Raymond Bellour, Between-the-Images

Zurich, Dijon: JRP|Ringier & Les Presses du Reel, 2012, 413.

First published in 1990, this volume by the French film theorist Raymond Bellour brings together 20 essays written in the 1980s. As he admits in his foreword, by the time of their publication these essays already seem somewhat outdated and have become a kind of archeological corpus. But this is exactly what makes them so valuable. Bellour was one of the first theoreticians to turn his attention to video art and study the earliest creative passages between film, video, and photography. Considering the works and strategies of artists and filmmakers such as Jean-Luc Godard, Bill Viola, Michelangelo Antonioni, Gary Hill, Ingmar Bergman, Chris Marker, Chantal Akerman, and Thierry Kuntzel, he reveals the slow but inexorable changes in moving image, suggesting three major dichotomies explaining the difference between cinema and video art: stillness and movement, language and image, and figurative and abstract fiction. According to Bellour, these oppositions lead the way towards the transformation of moving image through their mitigation. E.I.

Michael Rush, Video Art

London: Thames & Hudson, 2007, 256.

Michael Rush’s survey of video art will be interesting to those looking for a comprehensive introduction to the subject. Rush is a museum professional rather than a critic, and the publication is mostly descriptive, with little theory apart from a general historical background. On the other hand, the survey provides a detailed analysis of particular artists: from the established to the emerging. Although it lacks a CD-ROM with the videos discussed, the descriptions provided are so detailed, and the screenshots so many, that together they create a kind of stereoscopic effect. In the absence of any theoretical speculations on the nature and essence of video art, the author’s choice of artists might seem arbitrary, but Rush does warn the reader of the “flexibility” of his approach in the foreword, including a quote from Rosalind Krauss: "For, even if video had a distinct technical support […] it occupied a kind of discursive chaos, a heterogeneity of activities that could not be theorized as coherent or conceived of as having something like an essence or unifying code.” V.L.

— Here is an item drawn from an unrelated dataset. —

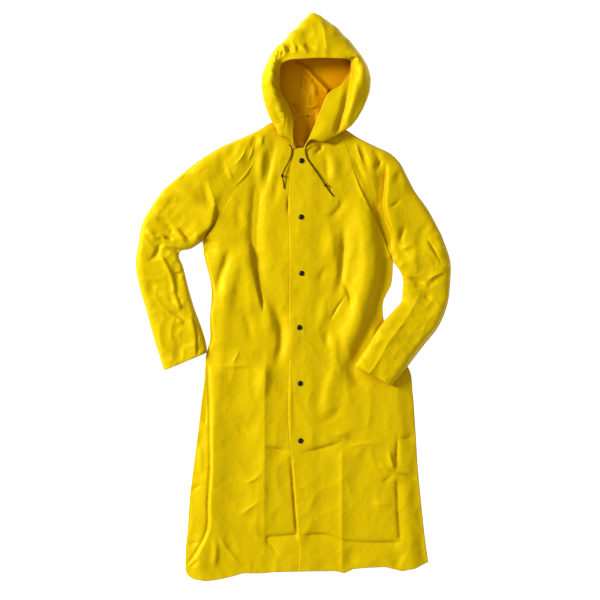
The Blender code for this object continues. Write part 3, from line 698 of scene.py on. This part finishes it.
def new_material(name):
    """A material, its main shader, and functions that add a node and link two."""
    mat = bpy.data.materials.new(name)
    mat.use_nodes = True
    nodes = mat.node_tree.nodes

    def add_node(kind, **values):
        node = nodes.new("ShaderNode" + kind)
        set_inputs(node, **values)
        return node

    def link(source, output, target, entry):
        mat.node_tree.links.new(source.outputs[output], target.inputs[entry])

    return mat, nodes["Principled BSDF"], add_node, link


def cloth_material(name, light, mid, painted_shade, painted_shade_range, rough, grain):
    """Coated cloth: uneven yellow, semi-gloss, finely creased, with painted shade: ambient
    occlusion turns its base colour darker and more orange in its hollows, for the shade
    there and the light that has already met other yellow cloth."""
    mat, shader, add_node, link = new_material(name)
    place = add_node("TexCoord")
    cloud = add_node("TexNoise", Scale=9.0, Detail=4.0)
    tone = add_node("Mix")
    tone.data_type = "RGBA"
    tone.inputs[MIX_A].default_value = (*mid, 1)
    tone.inputs[MIX_B].default_value = (*light, 1)
    # painted shade: ambient occlusion mixes the base colour towards the painted-shade colour in
    # hollows and creases
    hollow = add_node("AmbientOcclusion", Distance=0.20)
    hollow.samples = 6
    painted_shade_factor = add_node("MapRange", From_Min=painted_shade_range[0], From_Max=painted_shade_range[1])
    colour = add_node("Mix")
    colour.data_type = "RGBA"
    colour.inputs[MIX_A].default_value = (*painted_shade, 1)
    crinkle = add_node("TexNoise", Scale=48.0, Detail=4.0, Distortion=0.8)
    pores = add_node("TexNoise", Scale=900.0, Detail=2.0)
    gloss = add_node("MapRange", To_Min=rough - 0.06, To_Max=rough + 0.08)
    bump = add_node("Bump", Strength=0.30, Distance=0.002)
    fine = add_node("Bump", Strength=grain, Distance=0.0004)
    for texture in (cloud, crinkle, pores):
        link(place, "Object", texture, "Vector")
    link(cloud, "Fac", tone, 0)
    link(hollow, "AO", painted_shade_factor, "Value")
    link(painted_shade_factor, "Result", colour, 0)
    link(tone, MIX_RESULT, colour, MIX_B)
    link(colour, MIX_RESULT, shader, "Base Color")
    link(crinkle, "Fac", gloss, "Value")
    link(gloss, "Result", shader, "Roughness")
    link(crinkle, "Fac", bump, "Height")
    link(pores, "Fac", fine, "Height")
    link(bump, "Normal", fine, "Normal")
    link(fine, "Normal", shader, "Normal")
    set_inputs(shader, Specular_IOR_Level=0.30, Specular_Tint=(1.0, 0.80, 0.03, 1))
    return mat


def plain_material(name, colour, rough, scale, strength):
    """A hard or fibrous material with a fine bump and uneven gloss."""
    mat, shader, add_node, link = new_material(name)
    set_inputs(shader, Base_Color=(*colour, 1), Specular_IOR_Level=0.25)
    place = add_node("TexCoord")
    grain = add_node("TexNoise", Scale=scale)
    gloss = add_node("MapRange", To_Min=rough - 0.05, To_Max=rough + 0.08)
    bump = add_node("Bump", Strength=strength, Distance=0.0003)
    link(place, "Object", grain, "Vector")
    link(grain, "Fac", gloss, "Value")
    link(gloss, "Result", shader, "Roughness")
    link(grain, "Fac", bump, "Height")
    link(bump, "Normal", shader, "Normal")
    return mat


# ---------- back and fronts
def front_edges(raglan, side, offset):
    """Outer edge of a front, from the hem to the neck, and the raglan seam's share of it."""
    upper = inset(smooth(raglan, RAGLAN_ROWS), offset)
    lower = smooth(side, SIDE_ROWS)[1:]
    return np.concatenate([upper, lower])[::-1], length(upper) / (length(upper) + length(side))


def inner_edge(points, share):
    """The other edge of a front, with its points shared out like the outer edge's."""
    fine = smooth(points, FINE)
    cut = int(round(share * (FINE - 1)))
    upper, lower = even(fine[:cut + 1], RAGLAN_ROWS), even(fine[cut:], SIDE_ROWS)
    return np.concatenate([upper, lower[1:]])[::-1]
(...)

Mifologiya media. Opyt istoricheskogo opisaniya tvorcheskoi biografii. Alexey Isayev (1960-2006): Sbornik (Media Mythology: A Historical Analysis of an Artist’s Biography. Alexey Isayev (1960-2006): A Collection of Essays)

Moscow: Novoye literaturnoye obozreniye, 2013, 464.

This collection of essays compiled by art historians Olga Shishko and Lyudmila Bredikhina focuses on the life and work of artist and theorist Alexey Isayev, the founder of MediaArtLab Center in Moscow and one of the main promoters of video art in Russia. The publication features Isayev’s own writings, as well as documentation of his performances, videos, and other works. Equally interesting are the critical studies being built up around Isayev’s oeuvre, which extends far beyond his own artistic career. The volume consists of 9 chapters bringing together archival materials, articles, manifestoes, and recollections by many artists, curators, and critics who witnessed the golden age of media art in Russia in the 1990s. Although it offers no general framework for the understanding of Russian video art, the collection of texts presents a kind of archive of the era, reconstructing the ways through which video art theory and practice infiltrated the cultural field of post-Soviet Russia. V.L.